Another may just be interaction code. That doesn't need to be very fast, but assets and lots of code to handle the UI consume a lot of room making things friendly, not so barebones. Any speed we can get easy is worth it.
Maybe we are talking about different solutions.
Anything in software does not need Silicon changes.
The idea behind my simplest Execute in Place, (XIP) is to need no software at all, & dumb HW, in the most basic variant.
It uses Hardware to shift the bits, and leaves the words to SW.
It should be able to use the improved (coming?) SerDes for the Pin-level interface.
The CPU simply fetches an opcode, & the added HW checks where the code is located, and if off-chip, then it generates the address burst for QuadSPI Flash, and then reads the 32 bits.
The CPU waits until the opcode is ready.
Single-line waits could avoid the re-fetch, and so save power & reduce EMC.

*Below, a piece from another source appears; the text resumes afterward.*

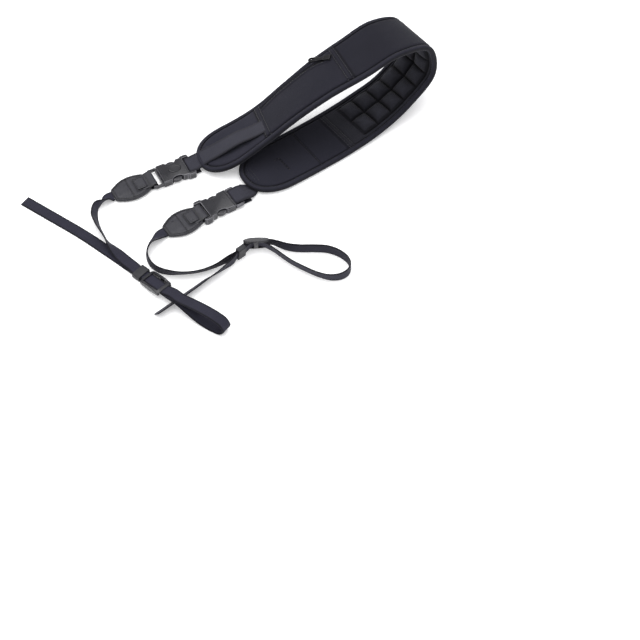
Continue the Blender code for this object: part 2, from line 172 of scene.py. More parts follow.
# A skin over rings of points. along and around are the weave coordinates in
# millimetres; around has one value more than a ring has points. shade scales the
# colour point by point: painted shade in seams and folds, painted highlight above one.
def loftMesh(name, rings, along, around, shade, looped=False):
    rings = np.asarray(rings, float)
    count, size = rings.shape[:2]
    rows = count if looped else count - 1
    row, column = np.meshgrid(np.arange(rows), np.arange(size), indexing="ij")
    here, ahead = row * size, (row + 1) % count * size
    onward = (column + 1) % size
    quads = np.stack([here + column, here + onward, ahead + onward, ahead + column], axis=-1)
    faces = quads.reshape(-1, 4).tolist()
    along, around = np.asarray(along, float), np.asarray(around, float)
    u = np.stack([along[row], along[row], along[row + 1], along[row + 1]], axis=-1)
    v = np.stack([around[column], around[column + 1]] * 2, axis=-1)[..., [0, 1, 3, 2]]
    uvs = np.stack([u, v], axis=-1).reshape(-1, 2)
    if not looped:
        faces.append(list(range(size))[::-1])
        faces.append(list(range((count - 1) * size, count * size)))
        ends = [[along[0], around[j]] for j in range(size)][::-1]
        ends += [[along[-1], around[j]] for j in range(size)]
        uvs = np.concatenate([uvs, np.array(ends)])
    mesh = bpy.data.meshes.new(name)
    mesh.from_pydata(((rings.reshape(-1, 3) - middle) * mm).tolist(), [], faces)
    layer = mesh.uv_layers.new(name="weave")
    layer.data.foreach_set("uv", uvs.astype(np.float32).ravel())
    bm = bmesh.new()
    bm.from_mesh(mesh)
    bmesh.ops.recalc_face_normals(bm, faces=bm.faces)
    bm.to_mesh(mesh)
    bm.free()
    mesh.shade_smooth()
    obj = addObject(name, mesh)
    pointValues(obj, "shade", np.ravel(shade))
    return obj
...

The Octal Word command in Winbond Flash, allows a variant of this, where 16 byte blocks are fetched, and the HW gets the opcodes contained within that 16 bytes.
I think you are indeed out on a limb - one which the rest of the industry is already in the process of sawing off.
Not only do you have the Raspberry Pi, which already has an awesome price/performance ratio compared to the P2, but then along comes things like this based on the 400 Mhz Quark.
The P2 will struggle to find a niche against such high-powered alternatives. It's best chance would be to retain the simplicity of programming that the P1 had (compared to other comparable micro-controllers) and thereby appeal strongly to the education and hobbyist markets. Unfortunately, I don't see this being a feature of the P2, which seems to increase in programming complexity every time I revisit these forums.
Ross.
Seems Intel is catching up with ARM in this space finally. There has been ARM running Linux in an SD card form factor with WIFI for ages.
http://www.transcend-info.com/products/Catlist.asp?FldNo=24
I agree, trying to morph the Prop into a general purpose machine like the ARM or now the little Intels can never be a winning strategy. And yes the loss of simplicity in the P2 worries me too.